The amendments clarify how an entity should assess whether a currency is exchangeable and how it should determine a spot exchange rate when exchangeability is lacking, as well as require the disclosure of information that enables users of financial statements to understand the impact of a currency not being exchangeable.

The effect of the implementation of these amendments will have no impact as Exxaro is not exposed to lack of exchangeability in foreign currency.

1 January 2025
IFRS 9 Financial Instruments and IFRS 7 Financial Instruments:
Disclosures –
Classification and Measurement of Financial Instruments

These amendments:

  • Clarify the requirements for the timing of recognition and derecognition of some financial assets and liabilities, with a new exception for some financial liabilities settled through an electronic cash transfer system
  • Clarify and add further guidance for assessing whether a financial asset meets the SPPI criterion
  • Add new disclosures for certain instruments with contractual terms that can change cash flows (such as some instruments with features linked to the achievement of ESG targets); and
  • Make updates to the disclosures for equity instruments designated at FVOCI.

The effect of the implementation of these amendments are not expected to have a material impact.

1 January 2026
IFRS 7 Financial Instruments:
Disclosures –
gain or loss on derecognition

This is a narrow scope amendment to delete an obsolete reference that remained in IFRS 7 following the publication of IFRS 13 Fair Value Measurement and to make the wording of the requirements of IFRS 7 relating to disclosure of a gain or loss on derecognition consistent with the wording and concepts in IFRS 13.

The effect of the implementation of this amendment is not expected to have a material impact.

1 January 2026
IFRS 10 Consolidated Financial Statements – determination of a “de facto agent”

Narrow scope amendment to clarify whether a party acts as a de facto agent in assessing control of an investee.

The effect of the implementation of this amendment is not expected to have a material impact.

1 January 2026
IAS 7 Statement of Cash Flows – cost method

Narrow scope amendment to replace the term “cost method” with ”at cost” following the removal of the definition of “cost method” from the IFRS Accounting Standards.

The effect of the implementation of this amendment is not expected to have a material impact.

1 January 2026
IFRS 18 Presentation and Disclosure in Financial Statements (IFRS 18)

IFRS 18 replaces IAS 1 Presentation of Financial Statements, which sets out presentation and base disclosure requirements for financial statements.
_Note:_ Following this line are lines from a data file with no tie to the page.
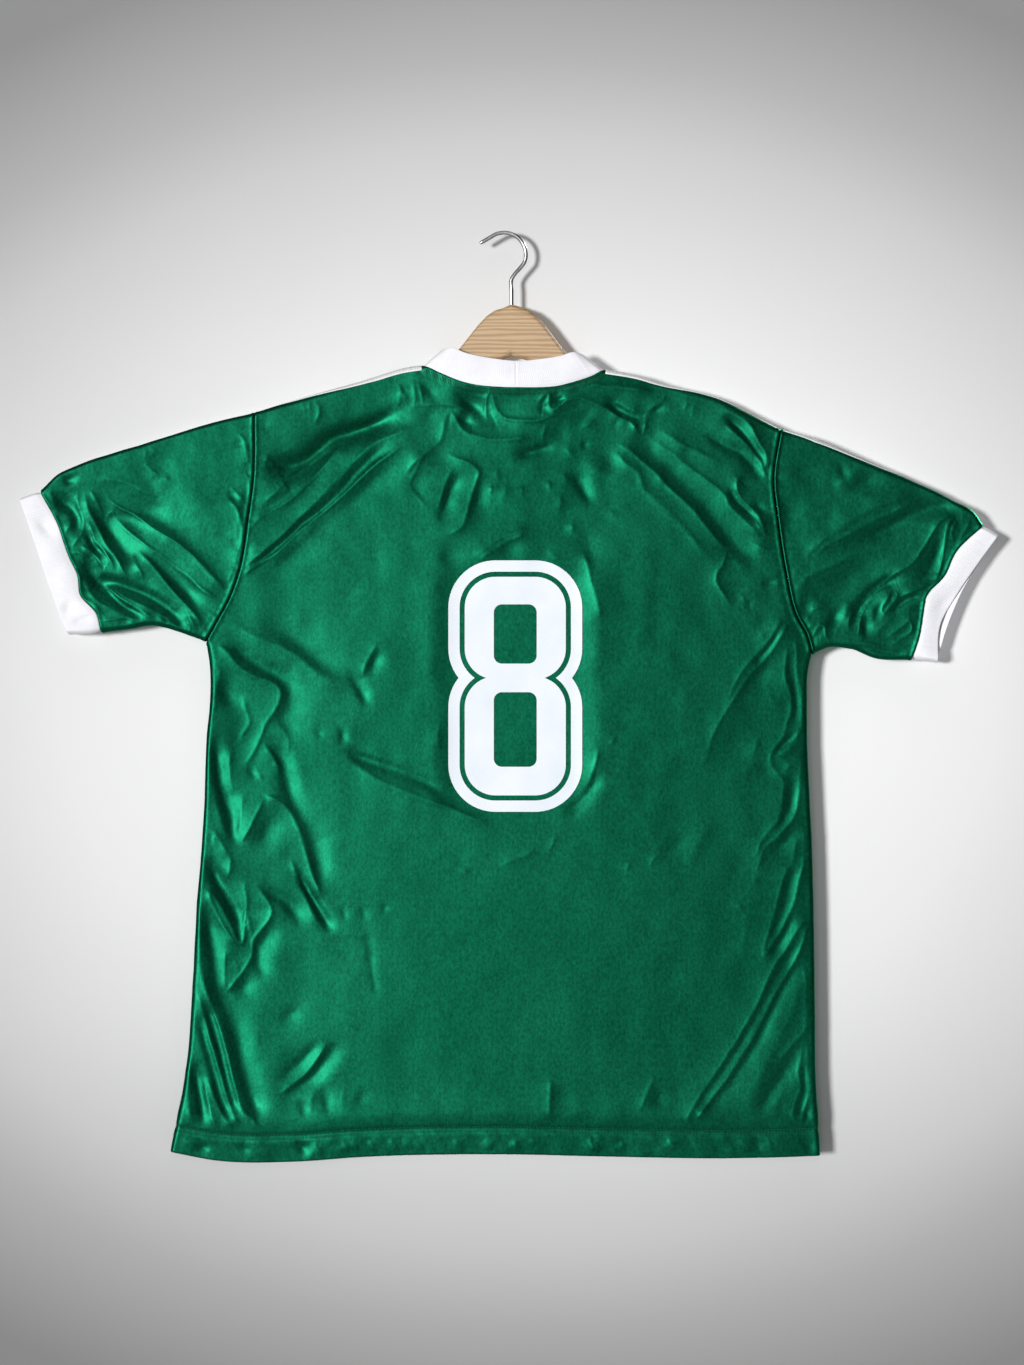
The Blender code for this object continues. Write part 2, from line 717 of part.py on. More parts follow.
def hanger_wood(finish):
    """Bar cut to the slope of the shoulders, with rounded edges, a raised middle and a socket for the hook's stem."""
    out = np.linspace(-1, 1, 2 * WOOD_CELLS + 1)
    stations = STEM_X + WOOD_HALF_WIDTH * out
    arm = arm_top(stations)
    lift = (WOOD_TOP - arm[WOOD_CELLS]) * (1 - smooth_step(PEAK_INNER, PEAK_OUTER, np.abs(stations - STEM_X)))
    height = ARM_HEIGHT + (ARM_TIP_HEIGHT - ARM_HEIGHT) * np.abs(out)
    upper = np.minimum(arm + lift, WOOD_TOP)
    lower = arm + 0.35 * lift - height
    # Towards the tips the bar narrows to a rounded end.
    narrow = np.sqrt(1 - (np.clip(np.abs(out) - 0.93, 0, 0.069) / 0.07) ** 2)
    middle = (upper + lower) / 2
    grid = []
    for x, high, low, centre, share in zip(stations, upper, lower, middle, narrow):
        high, low = centre + (high - centre) * share, centre + (low - centre) * share
        thick = WOOD_THICK / 2 * (0.4 + 0.6 * share)
        corner = min(WOOD_CORNER, 0.45 * (high - low))
        grid.append(
            [
                (x, thick * math.cos(angle), edge + corner * math.sin(angle))
                for edge, start in ((high - corner, 0), (low + corner, math.pi))
                for angle in np.linspace(start, start + math.pi, 7)
            ]
        )
    grid = np.array(grid)
    rows, columns = grid.shape[:2]
    faces = [
        [r * columns + c, r * columns + (c + 1) % columns, (r + 1) * columns + (c + 1) % columns, (r + 1) * columns + c]
        for r in range(rows - 1)
        for c in range(columns)
    ]
    faces += [range(columns)[::-1], range((rows - 1) * columns, rows * columns)]
    wood = add_object("hanger_wood", grid.reshape(-1, 3), faces, finish)
    bpy.ops.mesh.primitive_cylinder_add(
        vertices=16,
        radius=WIRE / 2 + GAP,
        depth=2 * (STEM_DEPTH + GAP),
        location=(STEM_X, 0, WOOD_TOP),
    )
    drill = bpy.context.object
    drill.name = "stem_drill"
    drill.hide_render = True
    socket = wood.modifiers.new("socket", "BOOLEAN")
    socket.operation = "DIFFERENCE"
    socket.object = drill


def hook(finish):
    """Wire hook: a straight stem, a bend out to the right, most of a circle, and a straight tip."""
    crest = WIRE / 2
    centre = np.array([0.0, crest - HOOK_RADIUS])
    arc = [
        centre + HOOK_RADIUS * np.array([math.cos(a), math.sin(a)])
        for a in np.radians(np.arange(-18, 133, 12))
    ]
    neck = np.array([STEM_X, -44 * MM])
    foot = np.array([STEM_X, WOOD_TOP - STEM_DEPTH])
    tip = arc[-1] + 13 * MM * np.array([-0.86, -0.5])
    bend = [
        foot,
        np.array([STEM_X, -55 * MM]),
        neck,
        neck + np.array([3.2 * MM, 5.2 * MM]),
        neck + np.array([8.3 * MM, 11.0 * MM]),
    ]
    route = np.array(bend + arc + [tip])
    points = along(route, np.linspace(0, 1, 44))
    curve = bpy.data.curves.new("hanger_hook", "CURVE")
    curve.dimensions = "3D"
    curve.bevel_depth = WIRE / 2
    curve.bevel_resolution = 2
    curve.use_fill_caps = True
    spline = curve.splines.new("POLY")
    spline.points.add(len(points) - 1)
    for target, (x, z) in zip(spline.points, points):
        target.co = (x, 0, z, 1)
    made = bpy.data.objects.new("hanger_hook", curve)
    made.data.materials.append(finish)
    bpy.context.scene.collection.objects.link(made)
    return made


def main():
    for old in list(bpy.data.objects):
        bpy.data.objects.remove(old)
    cloth = material("green_cloth", (0.006, 0.14, 0.07), 0.38)
    rib = material("white_rib", (0.86, 0.86, 0.89), 0.85)
    tape = material("white_tape", (0.84, 0.86, 0.86), 0.6)
    figure = material("white_print", (0.8, 0.84, 0.88), 0.55)
    wood = material("pale_wood", (0.62, 0.45, 0.27), 0.5)
    steel = material("steel_wire", (0.5, 0.49, 0.48), 0.3, metallic=1.0)

    for side in ("back", "front"):
        body_panel(side, cloth)
    for side in ("left", "right"):
        sleeve_and_cuff(side, cloth, rib)
        stripe(side, tape)
    collar(rib)
    flat_print("figure", [eight_outline(0)] + [counter(*span) for span in COUNTERS], figure)
    flat_print("figure_keyline", [eight_outline(distance) for distance in KEYLINE], figure)
    hanger_wood(wood)
    hook(steel)


main()
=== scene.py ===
"""The looks of a football jersey on a wooden hanger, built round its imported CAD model. Metres, +Z up. The origin is the
top inside of the hanger's hook, and the jersey's back faces -Y.

The jersey hangs nearly flat, so its outline lies in the XZ plane. form() gives the smooth surface over that outline,
relief() the folds, creases and seams that stand on it, and cloth_points() both together. Every piece is a grid of
points on that surface, so that pieces which meet at a seam follow one shape.
"""

import math
from collections import namedtuple

import bmesh
import bpy
import numpy as np
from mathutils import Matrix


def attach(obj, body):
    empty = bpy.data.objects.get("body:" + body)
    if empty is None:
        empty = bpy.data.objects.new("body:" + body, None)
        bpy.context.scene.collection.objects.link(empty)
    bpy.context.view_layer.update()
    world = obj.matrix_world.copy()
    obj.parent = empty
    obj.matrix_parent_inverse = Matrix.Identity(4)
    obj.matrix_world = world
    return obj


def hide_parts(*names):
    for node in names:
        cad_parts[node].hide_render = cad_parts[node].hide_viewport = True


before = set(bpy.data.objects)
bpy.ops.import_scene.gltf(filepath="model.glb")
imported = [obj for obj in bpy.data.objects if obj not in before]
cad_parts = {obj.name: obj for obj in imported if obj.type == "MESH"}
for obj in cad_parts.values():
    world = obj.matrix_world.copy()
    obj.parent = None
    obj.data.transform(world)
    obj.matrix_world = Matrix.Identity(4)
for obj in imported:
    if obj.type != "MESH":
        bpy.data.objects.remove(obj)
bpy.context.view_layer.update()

MM = 0.001

# ---------------------------------------------------------------- sizes, as in the CAD model

RIB = 2.0 * MM  # thickness of the doubled collar and cuffs
GAP = 0.3 * MM  # between neighbours
COLLAR_GAP = 0.4 * MM
BODY_DEPTH = 12 * MM  # from the middle plane to the flat of the back or front
NECK_DEPTH = 19 * MM
EDGE_ROUND = 18 * MM  # width over which a folded edge rounds over
TOP_TIGHTNESS, SIDE_TIGHTNESS = 4.0, 3.6  # how much tighter the cloth itself folds along shoulders and sides
NECK_REACH = 120 * MM
NECK_CENTRE = (9 * MM, -135 * MM)

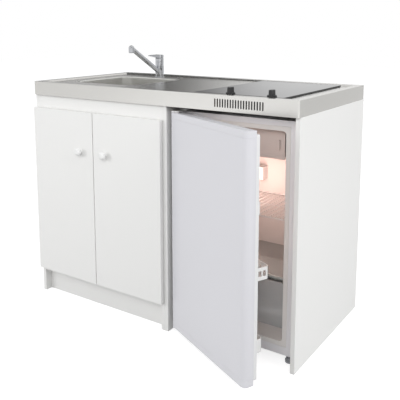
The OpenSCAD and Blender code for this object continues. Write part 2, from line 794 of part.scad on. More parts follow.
// Handle with a domed cap; its underside rises behind the pin so that it can tip
module tap_lever() {
    slot = lug_w + 2 * move_gap;
    back = tap_r - lever_pivot_y + tap_y;
    color(chrome_c) translate([tap_x, lever_pivot_y, lever_pivot_z]) {
        difference() {
            intersection() {
                rotate([90, 0, 90]) translate([0, 0, -tap_r]) linear_extrude(2 * tap_r)
                    polygon([[0, -lever_drop], [2, -lever_drop + 0.5], [back, -lever_drop + 0.5 + (back - 2) * 0.52],
                        [back, 4], [back - 3, 6.5], [0, 8.6], [-12, 10], [back - tap_r - lever_l, 10],
                        [back - tap_r - lever_l, 6], [-33, -lever_drop]]);
                translate([0, back - tap_r, -2 * lug_r]) linear_extrude(4 * lug_r) {
                    circle(tap_r);
                    polygon([[-tap_r * 0.7, 0], [tap_r * 0.7, 0], [tap_r * 0.6, -tap_r], [7, -lever_l + 6],
                        [4, -lever_l], [-4, -lever_l], [-7, -lever_l + 6], [-tap_r * 0.6, -tap_r]]);
                }
            }
            translate([-slot / 2, -lug_r - 3, -2 * lug_r]) cube([slot, 2 * (lug_r + 3), 3 * lug_r + 0.8]);
        }
        translate([-lug_w / 2 - 4, 0, 0]) rotate([0, 90, 0]) cylinder(r = lever_pin_r, h = lug_w + 8);
    }
}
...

IFRS 18 introduces three sets of new requirements to improve companies' reporting of financial performance and give investors a better basis for analysing and comparing companies:

  • Improved comparability in the statement of profit or loss (income statement) through the introduction of three defined categories for income and expenses, namely operating, investing and financing, to improve the structure of the income statement, and a requirement for all companies to provide new defined subtotals, including operating profit
  • Enhanced transparency of management defined performance measures with a requirement for companies to disclose explanations of those company-specific measures that are related to the income statement
  • More useful grouping of information in the financial statements through enhanced guidance on how to organise information and whether to provide it in the primary financial statements or in the notes, as well as a requirement for companies to provide more transparency about operating expenses.

The group is currently working to identify the impact this new IFRS Accounting Standard will have on the primary financial statements and notes to the financial statements.

1 January 2027
IFRS 19 Subsidiaries without Public Accountability: Disclosures (IFRS 19)

IFRS 19 is a voluntary standard that applies to entities without public accountability, but whose parents prepare consolidated financial statements under the IFRS Accounting Standards.

IFRS 19 permits eligible subsidiaries to use IFRS Accounting Standards with reduced disclosures. IFRS 19's reduced disclosure requirements balance the information needs of the users of eligible subsidiaries' financial statements with cost savings for preparers.

A subsidiary is eligible if:

  • It does not have public accountability; and
  • It has an ultimate or intermediate parent that produces consolidated financial statements available for public use that comply with IFRS Accounting Standards.

IFRS 19 is not applicable to the Exxaro group or company as the instruments are publicly traded, but will be considered for the subsidiary entities within the Exxaro group.